Northern Ireland's housing market – or rather, the state it's in – is a touchy subject.
And if you're looking for a health report on the current situation, it all depends who you ask.
A series of reports last week suggested we are on the road to recovery.
First-time buyers are snapping up properties and prices have – at long last – fallen to comparatively affordable levels.
There may well be less money about than in the boom before the 2007 property crash, but that hasn't put the brakes on buying or dissuaded people from moving.
Some estate agents have said the market is now at its best for the first time since the fall and demand is outstripping supply.
But there are other factors that paint a less a rosy picture and simply cannot be ignored.
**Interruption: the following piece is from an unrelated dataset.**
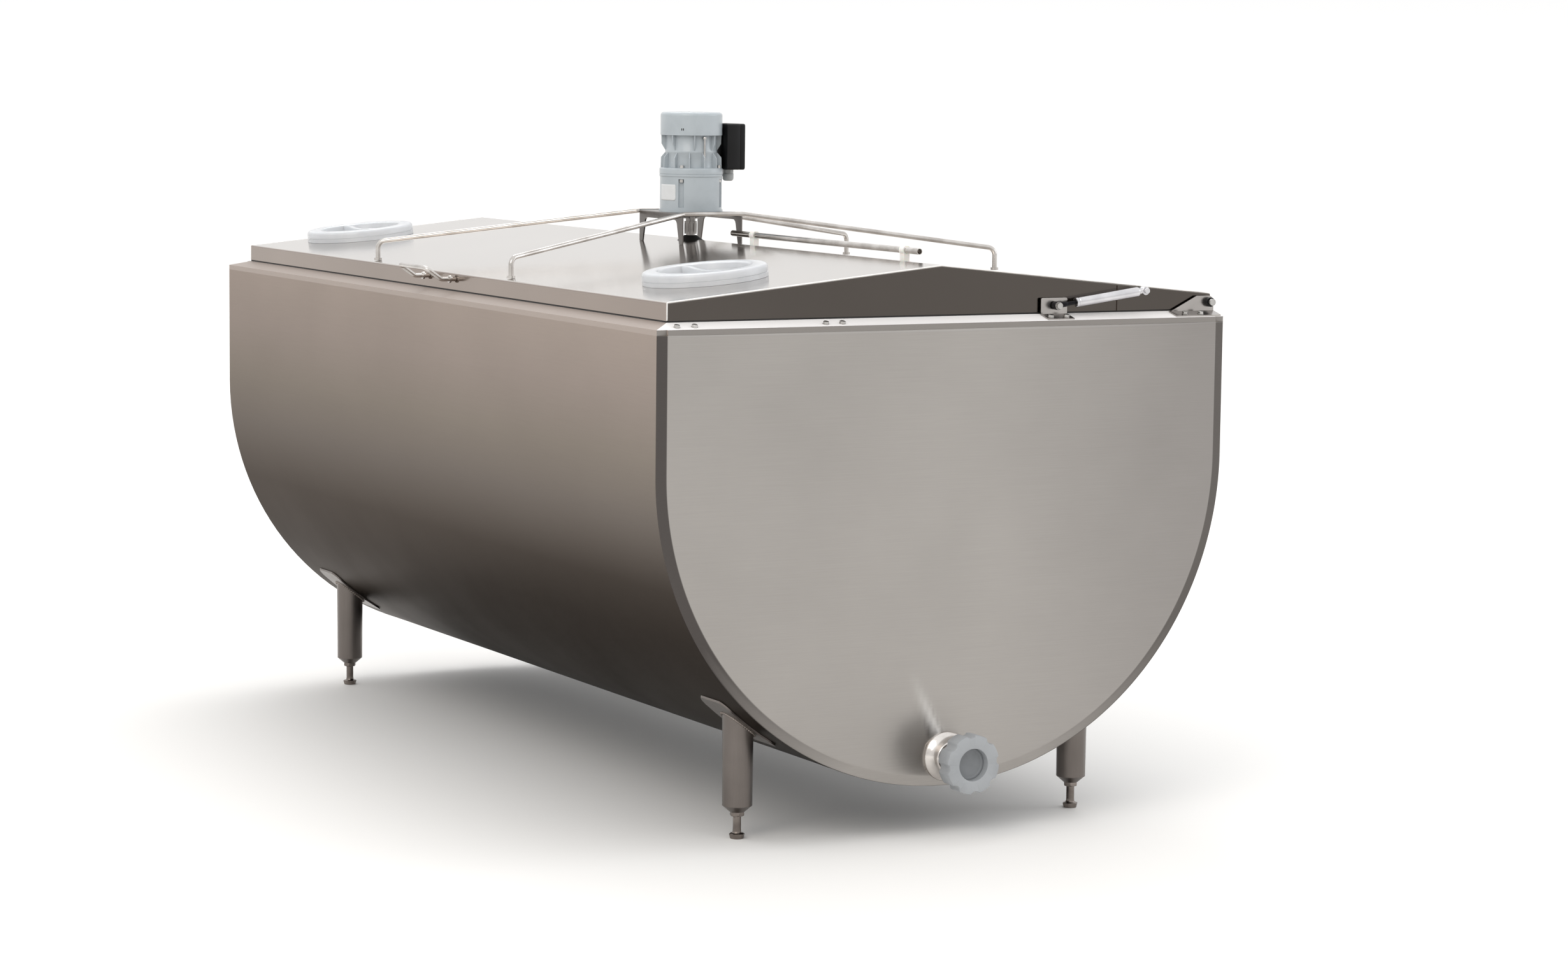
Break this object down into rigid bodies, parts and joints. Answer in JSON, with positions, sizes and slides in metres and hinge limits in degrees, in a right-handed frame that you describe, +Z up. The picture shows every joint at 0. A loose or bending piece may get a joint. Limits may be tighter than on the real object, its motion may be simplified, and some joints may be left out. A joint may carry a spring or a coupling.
{
  "type": "bulk milk cooler",
  "caption": "Insulated U-shaped steel milk tank on levelling feet, with a gabled lid that swings up on gas struts, inlet covers, a threaded outlet and an agitator driven by a gearmotor.",
  "frame": {"origin": "middle of the footprint, on the floor under the feet", "axes": "+Y from the outlet end to the pipe end, +X towards the lid hinges, +Z up"},
  "size_m": [1.2254, 2.389, 1.32],
  "materials": {
    "stainless_body": "brushed stainless steel sheet",
    "stainless_lid": "bright brushed stainless steel sheet",
    "stainless_bar": "polished stainless bar",
    "stainless_vessel": "cold-rolled stainless steel inside the tank",
    "bracket_steel": "bent and bolted steel sheet",
    "bolt_steel": "bright zinc",
    "foam": "rigid polyurethane foam",
    "seal_rubber": "black rubber",
    "black_plastic": "moulded black plastic",
    "copper_pipe": "drawn copper tube",
    "white_plastic": "milky moulded plastic",
    "clip_plastic": "white moulded plastic",
    "nut_plastic": "grey moulded plastic",
    "blank_plastic": "dark moulded plastic",
    "motor_paint": "light grey machine enamel",
    "strut_chrome": "bright plated tube",
    "strut_rod_black": "black nitrided rod",
    "shaft_steel": "turned stainless steel",
    "gland_plastic": "grey moulded plastic"
  },
  "bodies": {
    "tank": {"outer_shell": "stainless_body", "front_panel": "stainless_body", "rear_panel": "stainless_body", "rim_frame": "stainless_body", "rim_gasket": "seal_rubber", "inner_vessel": "stainless_vessel", "insulation_foam": "foam", "evaporator_plate": "stainless_vessel", "suction_pipe": "copper_pipe", "liquid_pipe": "copper_pipe", "pipe_grommets": "seal_rubber", "thermometer_pocket": "stainless_vessel", "leg_pads": "stainless_body", "legs": "stainless_body", "foot_lock_nuts": "bolt_steel", "outlet_pipe": "stainless_vessel", "outlet_collar": "stainless_body", "hinge_bracket_front": "bracket_steel", "hinge_bracket_rear": "bracket_steel", "strut_bracket_front": "bracket_steel", "strut_bracket_rear": "bracket_steel", "hinge_bushes": "black_plastic", "shoulder_bolts": "bolt_steel"},
    "lid": {"lid_skin": "stainless_lid", "lid_pan": "stainless_vessel", "lid_foam": "foam", "hinge_doublers": "stainless_lid", "hinge_pins": "bolt_steel", "strut_studs": "bolt_steel", "inlet_necks": "stainless_vessel", "bridge": "bracket_steel", "stay_rod_front": "stainless_bar", "stay_rod_rear": "stainless_bar", "lid_handle": "stainless_bar", "gear_housing": "motor_paint", "motor_body": "motor_paint", "fan_cover": "motor_paint", "terminal_box": "black_plastic", "terminal_box_lid": "black_plastic", "cable_gland": "gland_plastic", "bearing_cap": "shaft_steel", "shaft_seal": "seal_rubber", "dipstick_clips": "clip_plastic"},
    "agitator": {"output_shaft": "shaft_steel", "shaft_coupling": "shaft_steel", "agitator_shaft": "shaft_steel", "agitator_paddle": "shaft_steel"},
    "cover_front": {"inlet_cover_front": "white_plastic"},
    "cover_rear": {"inlet_cover_rear": "white_plastic"},
    "dipstick": {"dipstick": "stainless_bar"},
    "strut_rod_front": {"strut_rod_front": "strut_rod_black"},
    "strut_rod_rear": {"strut_rod_rear": "strut_rod_black"},
    "strut_cylinder_front": {"strut_cylinder_front": "strut_chrome"},
    "strut_cylinder_rear": {"strut_cylinder_rear": "strut_chrome"},
    "outlet_blank": {"outlet_blank": "blank_plastic"},
    "outlet_nut": {"outlet_nut": "nut_plastic"},
    "foot_fl": {"foot_fl": "bolt_steel"},
    "foot_fr": {"foot_fr": "bolt_steel"},
    "foot_rl": {"foot_rl": "bolt_steel"},
    "foot_rr": {"foot_rr": "bolt_steel"}
  },
  "joints": [
    {"name": "lid_hinge", "type": "hinge", "parent": "tank", "child": "lid", "pos_m": [0.59675, 0.0145, 0.98], "axis": [0, 1, 0], "range_deg": [0, 50]},
    {"name": "agitator_spin", "type": "hinge", "parent": "lid", "child": "agitator", "pos_m": [0.01275, -0.0135, 1.08], "axis": [0, 0, 1], "continuous": true},
    {"name": "cover_front_lift", "type": "slide", "parent": "lid", "child": "cover_front", "axis": [-0.1028, 0, 0.9947], "range_m": [0, 0.15]},
    {"name": "cover_rear_lift", "type": "slide", "parent": "lid", "child": "cover_rear", "axis": [-0.1028, 0, 0.9947], "range_m": [0, 0.15]},
    {"name": "dipstick_slide", "type": "slide", "parent": "lid", "child": "dipstick", "axis": [0, -1, 0], "range_m": [0, 0.6]},
    {"name": "strut_pivot_front", "type": "hinge", "parent": "tank", "child": "strut_rod_front", "pos_m": [0.25275, -1.0655, 0.98], "axis": [0, 1, 0], "range_deg": [-19.5, 0]},
    {"name": "strut_slide_front", "type": "slide", "parent": "strut_rod_front", "child": "strut_cylinder_front", "axis": [0.9921, 0, 0.1253], "range_m": [0, 0.102]},
    {"name": "strut_pivot_rear", "type": "hinge", "parent": "tank", "child": "strut_rod_rear", "pos_m": [0.25275, 1.0945, 0.98], "axis": [0, 1, 0], "range_deg": [-19.5, 0]},
    {"name": "strut_slide_rear", "type": "slide", "parent": "strut_rod_rear", "child": "strut_cylinder_rear", "axis": [0.9921, 0, 0.1253], "range_m": [0, 0.102]},
    {"name": "outlet_slide", "type": "slide", "parent": "tank", "child": "outlet_blank", "axis": [0, -1, 0], "range_m": [0, 0.021]},
    {"name": "nut_spin", "type": "hinge", "parent": "outlet_blank", "child": "outlet_nut", "pos_m": [0.01275, -1.1755, 0.15], "axis": [0, -1, 0], "range_deg": [0, 1780]},
    {"name": "foot_fl_extend", "type": "slide", "parent": "tank", "child": "foot_fl", "axis": [0, 0, -1], "range_m": [0, 0.03]},
    {"name": "foot_fr_extend", "type": "slide", "parent": "tank", "child": "foot_fr", "axis": [0, 0, -1], "range_m": [0, 0.03]},
    {"name": "foot_rl_extend", "type": "slide", "parent": "tank", "child": "foot_rl", "axis": [0, 0, -1], "range_m": [0, 0.03]},
    {"name": "foot_rr_extend", "type": "slide", "parent": "tank", "child": "foot_rr", "axis": [0, 0, -1], "range_m": [0, 0.03]}
  ],
  "couplings": [
    {"joint": "strut_pivot_front", "follows": "lid_hinge", "ratio": -0.37864},
    {"joint": "strut_slide_front", "follows": "lid_hinge", "m_per_rad": 0.11589},
    {"joint": "strut_pivot_rear", "follows": "lid_hinge", "ratio": -0.37864},
    {"joint": "strut_slide_rear", "follows": "lid_hinge", "m_per_rad": 0.11589},
    {"joint": "outlet_slide", "follows": "nut_spin", "m_per_rad": 0.00067323}
  ]
}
Based on figures provided by the Council of Mortgage Lenders, it is estimated that householders here are now sitting on £2.5bn worth of negative equity.
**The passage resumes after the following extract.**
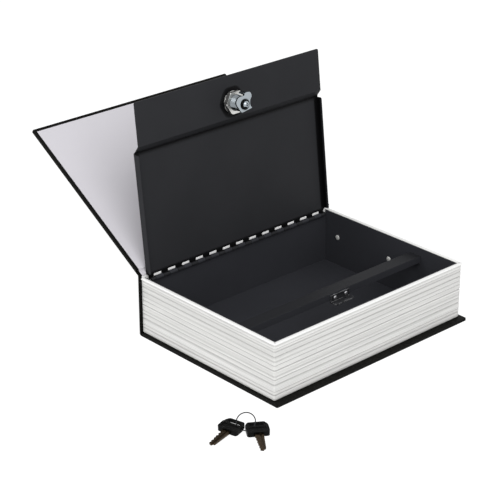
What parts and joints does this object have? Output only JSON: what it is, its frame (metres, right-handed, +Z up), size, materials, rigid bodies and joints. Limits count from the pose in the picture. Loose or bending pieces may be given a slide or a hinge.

Those who bought at the height of the boom are hardest hit, with many owing six-figure sums.
With such a significant swathe of homeowners unable to sell, the property market has been paralysed to a certain extent.
Salary freezes and job losses have added to the mountain of debt, with many unable to see a way out of the financial abyss.
And, in what is being seen as a final act of desperation, a number have been advertising their homes for sales on internet sites.
Meanwhile, the problem of repossessions continues unabated with a growing number of people seeking advice on mortgage debt.